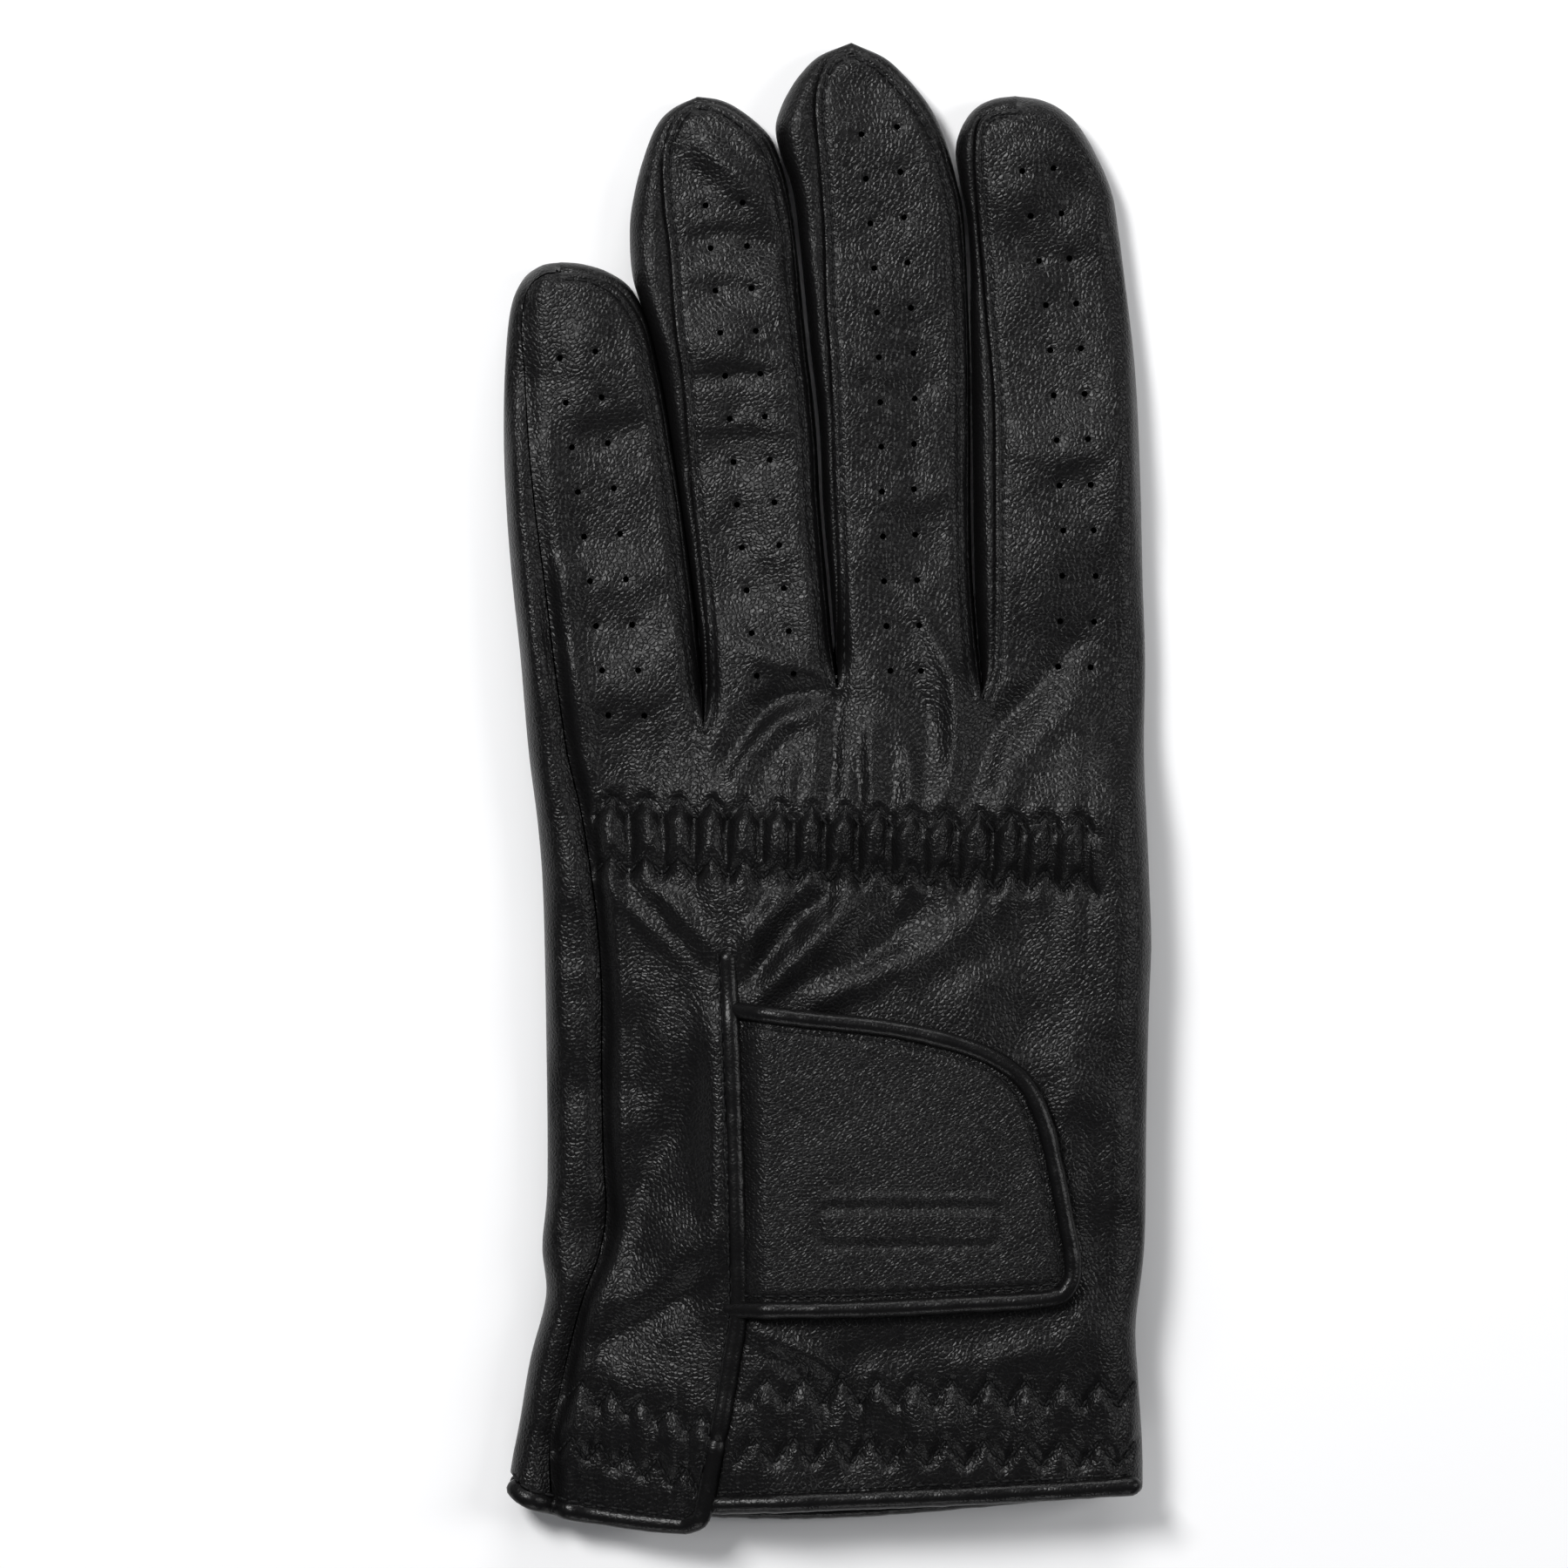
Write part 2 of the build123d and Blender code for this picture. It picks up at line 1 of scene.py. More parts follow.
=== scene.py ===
import bpy
import math
import numpy as np
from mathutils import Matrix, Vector
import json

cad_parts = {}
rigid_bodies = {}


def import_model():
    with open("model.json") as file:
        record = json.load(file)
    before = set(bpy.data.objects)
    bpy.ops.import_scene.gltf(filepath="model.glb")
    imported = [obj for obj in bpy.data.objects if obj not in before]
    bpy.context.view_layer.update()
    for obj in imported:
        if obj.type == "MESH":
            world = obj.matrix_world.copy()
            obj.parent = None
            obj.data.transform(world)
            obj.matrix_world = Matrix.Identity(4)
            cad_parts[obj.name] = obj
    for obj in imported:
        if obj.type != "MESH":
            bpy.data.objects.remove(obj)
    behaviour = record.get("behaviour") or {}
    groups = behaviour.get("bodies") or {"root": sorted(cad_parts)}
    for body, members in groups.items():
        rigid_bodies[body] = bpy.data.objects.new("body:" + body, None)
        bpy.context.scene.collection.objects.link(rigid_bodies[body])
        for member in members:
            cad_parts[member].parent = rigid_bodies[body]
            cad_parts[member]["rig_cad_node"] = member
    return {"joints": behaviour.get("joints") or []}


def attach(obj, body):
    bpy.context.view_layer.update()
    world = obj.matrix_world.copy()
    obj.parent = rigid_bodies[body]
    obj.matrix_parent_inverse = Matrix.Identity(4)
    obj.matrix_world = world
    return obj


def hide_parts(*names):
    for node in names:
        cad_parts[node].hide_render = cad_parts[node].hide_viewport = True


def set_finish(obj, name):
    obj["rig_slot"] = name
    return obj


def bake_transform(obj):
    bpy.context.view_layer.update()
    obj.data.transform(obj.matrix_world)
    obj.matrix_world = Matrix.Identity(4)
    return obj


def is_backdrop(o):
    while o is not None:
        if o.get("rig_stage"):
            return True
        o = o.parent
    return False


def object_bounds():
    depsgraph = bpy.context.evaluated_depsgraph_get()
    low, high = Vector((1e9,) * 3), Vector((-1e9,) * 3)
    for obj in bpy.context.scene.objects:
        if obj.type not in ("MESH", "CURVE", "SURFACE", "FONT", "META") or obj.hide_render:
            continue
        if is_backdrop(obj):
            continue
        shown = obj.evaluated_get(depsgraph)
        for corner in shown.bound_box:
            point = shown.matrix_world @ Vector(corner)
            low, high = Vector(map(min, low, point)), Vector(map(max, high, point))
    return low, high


# A left-hand leather golf glove lying palm down. Lengths are in millimetres, in the frame of the
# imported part, and become metres when a mesh is made. Textures and lights are set in metres.
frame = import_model()
cad_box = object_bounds()

MM = 0.001
LEATHER = 0.75  # thickness of one layer of leather
GRID = 0.64  # spacing of the leather's mesh
SPLIT_Y = 17.0  # above the crotches, where the finger leather becomes pieces of its own

JOINT_X = {joint["child"]: joint["pos_m"][0] for joint in frame["joints"]}
curl = [joint for joint in frame["joints"] if joint["name"] == "ring_curl"][0]
CURL_Y, CURL_Z = curl["pos_m"][1] / MM, curl["pos_m"][2] / MM
BEND = 11.5  # this length on each side of the curl line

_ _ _

Return the material in full, exactly as shown.

* [RESULT OF THIS EXERCISE]
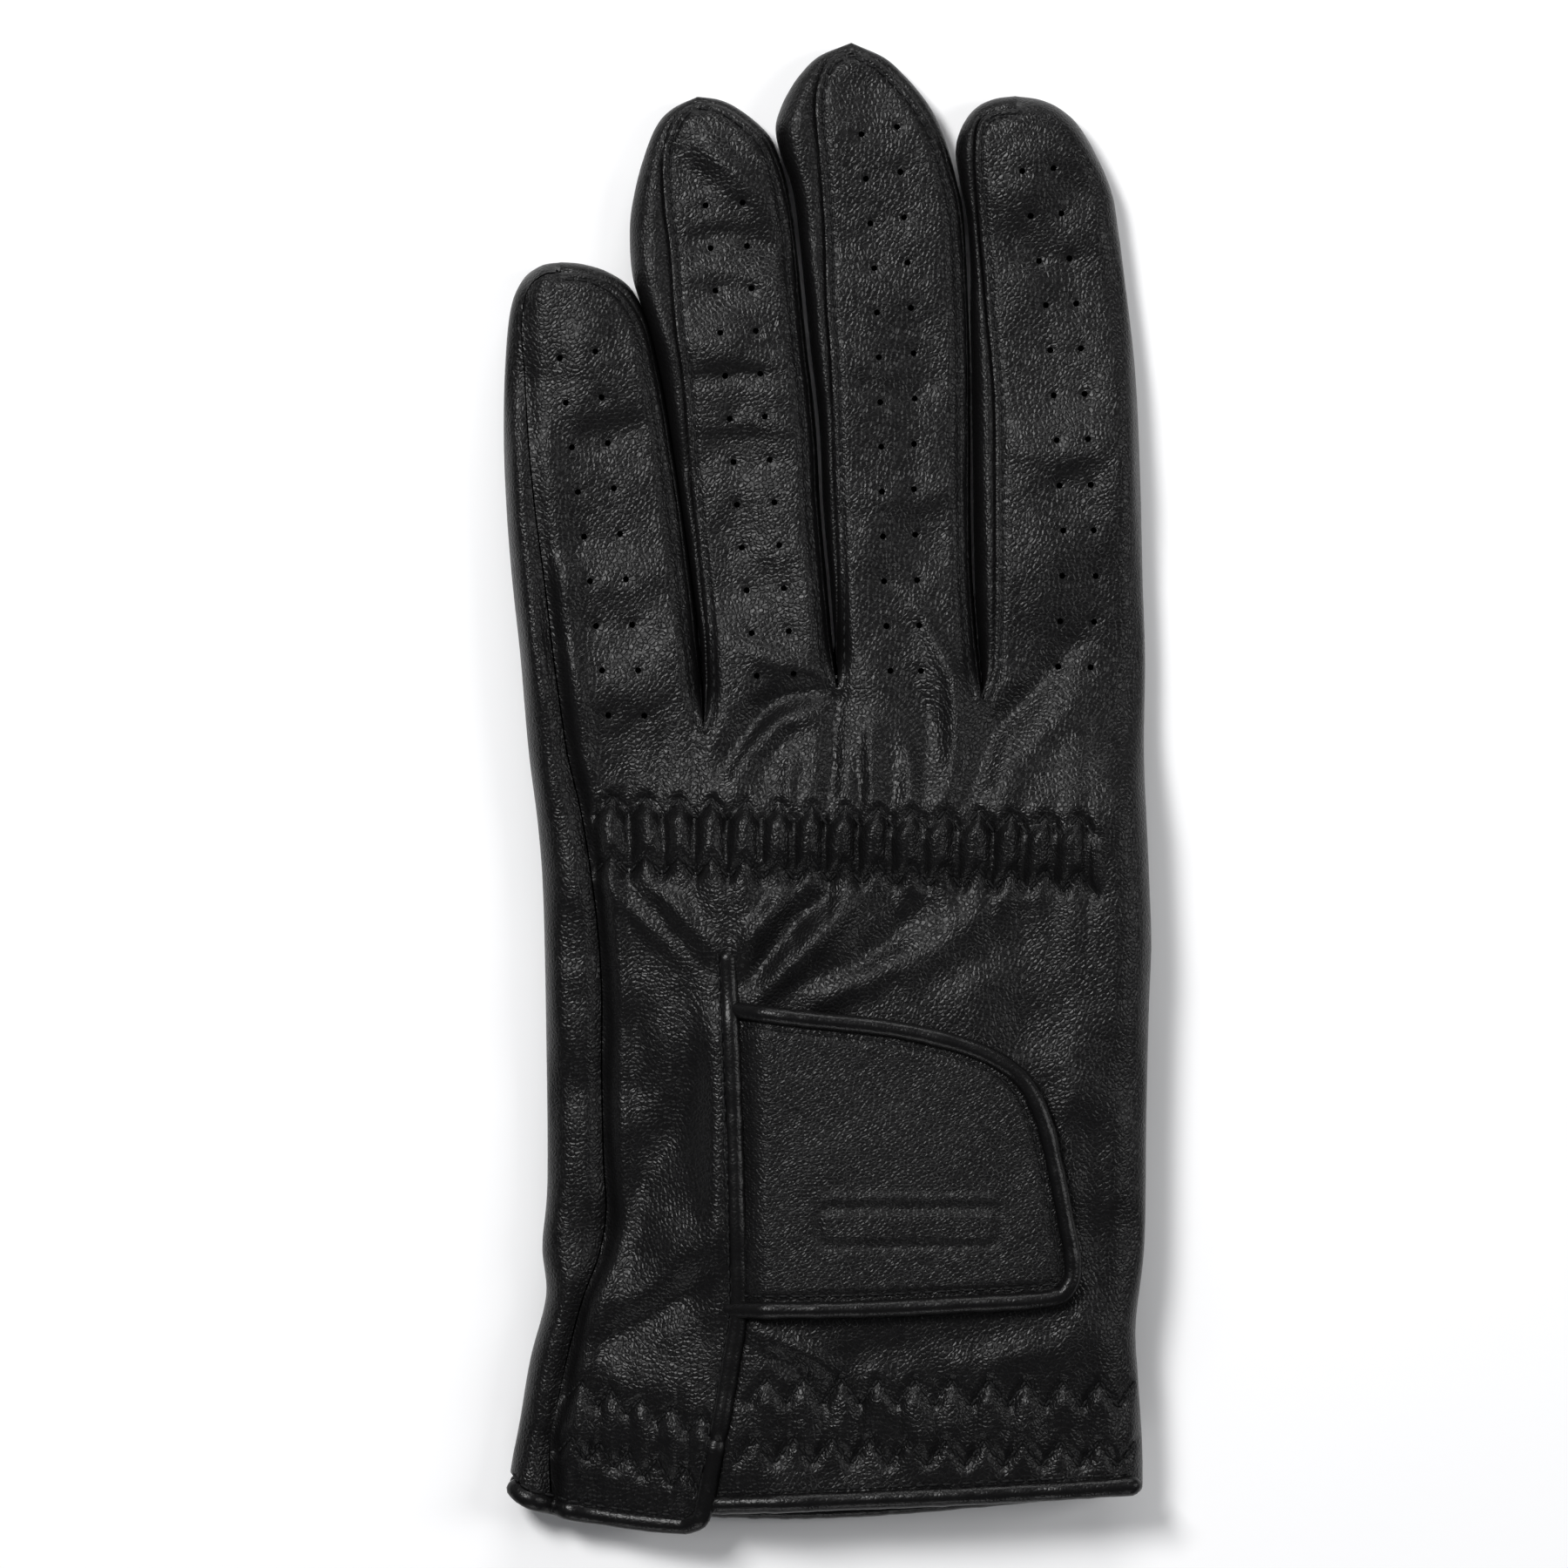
Write part 2 of the build123d and Blender code for this picture. It picks up at line 1 of scene.py. More parts follow.
=== scene.py ===
import bpy
import math
import numpy as np
from mathutils import Matrix, Vector
import json

cad_parts = {}
rigid_bodies = {}


def import_model():
    with open("model.json") as file:
        record = json.load(file)
    before = set(bpy.data.objects)
    bpy.ops.import_scene.gltf(filepath="model.glb")
    imported = [obj for obj in bpy.data.objects if obj not in before]
    bpy.context.view_layer.update()
    for obj in imported:
        if obj.type == "MESH":
            world = obj.matrix_world.copy()
            obj.parent = None
            obj.data.transform(world)
            obj.matrix_world = Matrix.Identity(4)
            cad_parts[obj.name] = obj
    for obj in imported:
        if obj.type != "MESH":
            bpy.data.objects.remove(obj)
    behaviour = record.get("behaviour") or {}
    groups = behaviour.get("bodies") or {"root": sorted(cad_parts)}
    for body, members in groups.items():
        rigid_bodies[body] = bpy.data.objects.new("body:" + body, None)
        bpy.context.scene.collection.objects.link(rigid_bodies[body])
        for member in members:
            cad_parts[member].parent = rigid_bodies[body]
            cad_parts[member]["rig_cad_node"] = member
    return {"joints": behaviour.get("joints") or []}


def attach(obj, body):
    bpy.context.view_layer.update()
    world = obj.matrix_world.copy()
    obj.parent = rigid_bodies[body]
    obj.matrix_parent_inverse = Matrix.Identity(4)
    obj.matrix_world = world
    return obj


def hide_parts(*names):
    for node in names:
        cad_parts[node].hide_render = cad_parts[node].hide_viewport = True


def set_finish(obj, name):
    obj["rig_slot"] = name
    return obj


def bake_transform(obj):
    bpy.context.view_layer.update()
    obj.data.transform(obj.matrix_world)
    obj.matrix_world = Matrix.Identity(4)
    return obj


def is_backdrop(o):
    while o is not None:
        if o.get("rig_stage"):
            return True
        o = o.parent
    return False


def object_bounds():
    depsgraph = bpy.context.evaluated_depsgraph_get()
    low, high = Vector((1e9,) * 3), Vector((-1e9,) * 3)
    for obj in bpy.context.scene.objects:
        if obj.type not in ("MESH", "CURVE", "SURFACE", "FONT", "META") or obj.hide_render:
            continue
        if is_backdrop(obj):
            continue
        shown = obj.evaluated_get(depsgraph)
        for corner in shown.bound_box:
            point = shown.matrix_world @ Vector(corner)
            low, high = Vector(map(min, low, point)), Vector(map(max, high, point))
    return low, high


# A left-hand leather golf glove lying palm down. Lengths are in millimetres, in the frame of the
# imported part, and become metres when a mesh is made. Textures and lights are set in metres.
frame = import_model()
cad_box = object_bounds()

MM = 0.001
LEATHER = 0.75  # thickness of one layer of leather
GRID = 0.64  # spacing of the leather's mesh
SPLIT_Y = 17.0  # above the crotches, where the finger leather becomes pieces of its own

JOINT_X = {joint["child"]: joint["pos_m"][0] for joint in frame["joints"]}
curl = [joint for joint in frame["joints"] if joint["name"] == "ring_curl"][0]
CURL_Y, CURL_Z = curl["pos_m"][1] / MM, curl["pos_m"][2] / MM
BEND = 11.5  # this length on each side of the curl line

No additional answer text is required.